=== WORK TO COMPLETE ===
Write out exactly the lines below that run from the one containing "add('rafters_front', roofTimbers(), 'dark_timber');" through the one containing "before = set(bpy.data.objects)", both included, with no other lines.

start DATASET EXCERPTS

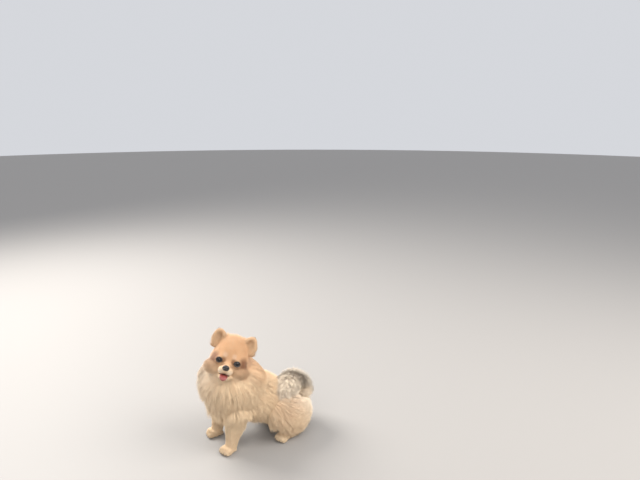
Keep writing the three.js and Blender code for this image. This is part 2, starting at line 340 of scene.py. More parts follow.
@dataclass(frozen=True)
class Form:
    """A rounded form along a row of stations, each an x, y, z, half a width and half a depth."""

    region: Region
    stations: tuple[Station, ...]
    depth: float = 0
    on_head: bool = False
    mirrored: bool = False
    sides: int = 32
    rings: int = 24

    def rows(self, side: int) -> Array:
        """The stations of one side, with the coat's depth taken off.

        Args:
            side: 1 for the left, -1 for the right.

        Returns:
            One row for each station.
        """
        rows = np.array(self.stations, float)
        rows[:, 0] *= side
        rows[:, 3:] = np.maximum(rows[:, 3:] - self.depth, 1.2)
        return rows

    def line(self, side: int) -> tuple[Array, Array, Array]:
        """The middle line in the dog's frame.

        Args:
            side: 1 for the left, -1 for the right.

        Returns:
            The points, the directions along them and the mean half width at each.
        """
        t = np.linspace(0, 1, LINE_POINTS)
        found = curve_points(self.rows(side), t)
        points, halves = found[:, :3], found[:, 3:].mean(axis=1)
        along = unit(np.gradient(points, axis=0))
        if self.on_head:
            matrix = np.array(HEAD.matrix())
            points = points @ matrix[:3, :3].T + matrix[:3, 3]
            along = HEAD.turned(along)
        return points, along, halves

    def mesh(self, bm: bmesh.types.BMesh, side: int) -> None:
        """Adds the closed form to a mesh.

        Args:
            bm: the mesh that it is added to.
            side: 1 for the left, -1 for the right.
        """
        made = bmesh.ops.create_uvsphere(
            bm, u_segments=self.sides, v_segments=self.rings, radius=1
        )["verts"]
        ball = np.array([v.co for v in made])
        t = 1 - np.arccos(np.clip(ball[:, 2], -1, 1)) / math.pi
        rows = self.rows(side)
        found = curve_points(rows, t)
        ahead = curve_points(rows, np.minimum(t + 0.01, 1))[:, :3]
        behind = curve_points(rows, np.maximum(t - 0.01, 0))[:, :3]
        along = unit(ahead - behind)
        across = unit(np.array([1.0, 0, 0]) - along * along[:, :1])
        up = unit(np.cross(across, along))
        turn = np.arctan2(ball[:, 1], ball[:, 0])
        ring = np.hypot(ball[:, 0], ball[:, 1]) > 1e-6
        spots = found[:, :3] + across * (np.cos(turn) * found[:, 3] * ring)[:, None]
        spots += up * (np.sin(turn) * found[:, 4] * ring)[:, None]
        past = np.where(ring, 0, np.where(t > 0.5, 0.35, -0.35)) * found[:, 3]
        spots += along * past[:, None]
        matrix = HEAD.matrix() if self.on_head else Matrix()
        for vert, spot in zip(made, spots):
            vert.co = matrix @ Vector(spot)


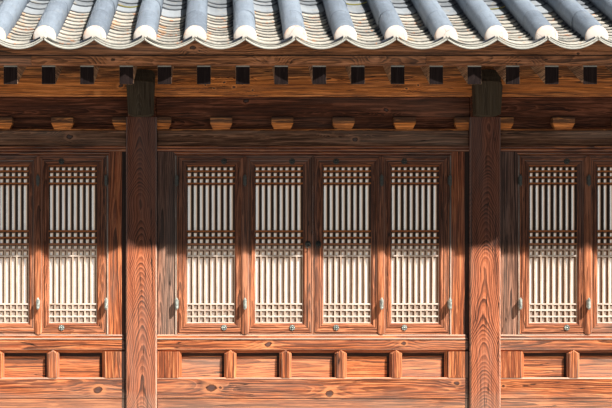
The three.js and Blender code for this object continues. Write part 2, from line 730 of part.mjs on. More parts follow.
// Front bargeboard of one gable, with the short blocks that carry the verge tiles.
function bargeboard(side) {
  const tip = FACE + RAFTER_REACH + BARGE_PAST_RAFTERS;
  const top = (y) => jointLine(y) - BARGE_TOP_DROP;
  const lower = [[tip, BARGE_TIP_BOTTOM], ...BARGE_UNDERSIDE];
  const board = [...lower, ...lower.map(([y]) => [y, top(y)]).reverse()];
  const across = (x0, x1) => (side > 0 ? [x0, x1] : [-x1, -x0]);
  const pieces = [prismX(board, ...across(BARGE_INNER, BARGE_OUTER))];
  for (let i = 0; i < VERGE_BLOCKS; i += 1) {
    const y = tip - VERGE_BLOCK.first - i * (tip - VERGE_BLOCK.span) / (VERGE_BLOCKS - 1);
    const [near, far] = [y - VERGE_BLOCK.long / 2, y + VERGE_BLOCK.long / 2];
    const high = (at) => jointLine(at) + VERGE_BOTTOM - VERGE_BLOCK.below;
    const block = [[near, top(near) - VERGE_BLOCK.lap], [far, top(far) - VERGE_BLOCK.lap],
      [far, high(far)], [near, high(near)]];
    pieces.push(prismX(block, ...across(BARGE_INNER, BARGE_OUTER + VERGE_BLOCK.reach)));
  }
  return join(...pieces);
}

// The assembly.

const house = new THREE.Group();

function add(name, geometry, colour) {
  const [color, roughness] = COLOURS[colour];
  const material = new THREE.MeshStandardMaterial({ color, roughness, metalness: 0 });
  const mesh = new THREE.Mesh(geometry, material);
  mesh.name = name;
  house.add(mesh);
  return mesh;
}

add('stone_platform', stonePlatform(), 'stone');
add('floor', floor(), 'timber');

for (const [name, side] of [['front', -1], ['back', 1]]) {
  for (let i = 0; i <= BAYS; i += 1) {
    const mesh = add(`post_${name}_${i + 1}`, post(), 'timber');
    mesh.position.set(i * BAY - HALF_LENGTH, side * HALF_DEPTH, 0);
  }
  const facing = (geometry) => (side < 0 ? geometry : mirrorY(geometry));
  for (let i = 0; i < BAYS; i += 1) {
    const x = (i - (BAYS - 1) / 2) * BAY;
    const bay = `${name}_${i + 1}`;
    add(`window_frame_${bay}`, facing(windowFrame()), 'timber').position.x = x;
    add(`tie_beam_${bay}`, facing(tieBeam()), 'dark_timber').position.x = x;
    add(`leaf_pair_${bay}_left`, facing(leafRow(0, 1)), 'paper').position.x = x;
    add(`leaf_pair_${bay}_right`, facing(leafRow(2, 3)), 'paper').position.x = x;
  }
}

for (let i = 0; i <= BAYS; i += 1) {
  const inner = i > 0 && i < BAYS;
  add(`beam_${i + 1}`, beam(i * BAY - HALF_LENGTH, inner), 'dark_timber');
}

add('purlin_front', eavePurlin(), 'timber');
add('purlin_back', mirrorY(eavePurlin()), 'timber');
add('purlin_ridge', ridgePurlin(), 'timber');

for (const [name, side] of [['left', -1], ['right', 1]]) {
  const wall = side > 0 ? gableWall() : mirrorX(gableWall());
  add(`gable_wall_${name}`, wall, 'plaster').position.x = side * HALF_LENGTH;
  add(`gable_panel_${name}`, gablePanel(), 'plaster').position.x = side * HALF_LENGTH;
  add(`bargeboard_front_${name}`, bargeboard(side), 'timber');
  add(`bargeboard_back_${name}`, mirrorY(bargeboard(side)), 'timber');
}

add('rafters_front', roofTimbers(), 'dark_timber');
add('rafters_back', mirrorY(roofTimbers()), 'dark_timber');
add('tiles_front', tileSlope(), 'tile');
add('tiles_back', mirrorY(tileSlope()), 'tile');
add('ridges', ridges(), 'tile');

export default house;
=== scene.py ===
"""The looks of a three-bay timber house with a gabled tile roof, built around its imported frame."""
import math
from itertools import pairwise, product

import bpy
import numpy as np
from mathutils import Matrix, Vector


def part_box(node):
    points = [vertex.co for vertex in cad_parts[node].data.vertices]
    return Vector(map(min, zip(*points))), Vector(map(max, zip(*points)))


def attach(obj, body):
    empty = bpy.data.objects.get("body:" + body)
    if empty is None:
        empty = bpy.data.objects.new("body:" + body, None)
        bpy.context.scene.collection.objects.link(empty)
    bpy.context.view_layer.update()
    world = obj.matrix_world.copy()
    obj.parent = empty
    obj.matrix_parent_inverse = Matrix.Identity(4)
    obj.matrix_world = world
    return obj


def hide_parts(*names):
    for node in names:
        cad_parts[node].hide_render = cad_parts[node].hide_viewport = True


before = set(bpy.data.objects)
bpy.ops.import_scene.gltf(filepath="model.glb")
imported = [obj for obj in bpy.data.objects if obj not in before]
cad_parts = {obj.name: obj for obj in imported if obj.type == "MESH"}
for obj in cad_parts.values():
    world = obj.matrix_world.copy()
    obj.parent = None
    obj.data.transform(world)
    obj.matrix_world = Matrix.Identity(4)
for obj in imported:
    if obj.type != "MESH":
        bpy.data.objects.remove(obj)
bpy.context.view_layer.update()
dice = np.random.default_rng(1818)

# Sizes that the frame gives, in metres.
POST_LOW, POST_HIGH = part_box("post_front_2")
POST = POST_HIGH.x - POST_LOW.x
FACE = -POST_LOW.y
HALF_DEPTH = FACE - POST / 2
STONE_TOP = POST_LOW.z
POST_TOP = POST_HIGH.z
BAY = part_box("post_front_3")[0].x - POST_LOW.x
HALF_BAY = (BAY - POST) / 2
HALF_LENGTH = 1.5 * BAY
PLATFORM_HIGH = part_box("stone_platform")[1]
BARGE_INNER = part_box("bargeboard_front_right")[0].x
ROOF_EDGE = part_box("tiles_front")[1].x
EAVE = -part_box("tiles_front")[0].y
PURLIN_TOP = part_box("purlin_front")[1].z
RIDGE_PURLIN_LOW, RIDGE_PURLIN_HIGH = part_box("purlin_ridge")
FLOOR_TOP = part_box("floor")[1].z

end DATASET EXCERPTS

=== FULL OUTPUT ===
add('rafters_front', roofTimbers(), 'dark_timber');
add('rafters_back', mirrorY(roofTimbers()), 'dark_timber');
add('tiles_front', tileSlope(), 'tile');
add('tiles_back', mirrorY(tileSlope()), 'tile');
add('ridges', ridges(), 'tile');

export default house;
=== scene.py ===
"""The looks of a three-bay timber house with a gabled tile roof, built around its imported frame."""
import math
from itertools import pairwise, product

import bpy
import numpy as np
from mathutils import Matrix, Vector


def part_box(node):
    points = [vertex.co for vertex in cad_parts[node].data.vertices]
    return Vector(map(min, zip(*points))), Vector(map(max, zip(*points)))


def attach(obj, body):
    empty = bpy.data.objects.get("body:" + body)
    if empty is None:
        empty = bpy.data.objects.new("body:" + body, None)
        bpy.context.scene.collection.objects.link(empty)
    bpy.context.view_layer.update()
    world = obj.matrix_world.copy()
    obj.parent = empty
    obj.matrix_parent_inverse = Matrix.Identity(4)
    obj.matrix_world = world
    return obj


def hide_parts(*names):
    for node in names:
        cad_parts[node].hide_render = cad_parts[node].hide_viewport = True


before = set(bpy.data.objects)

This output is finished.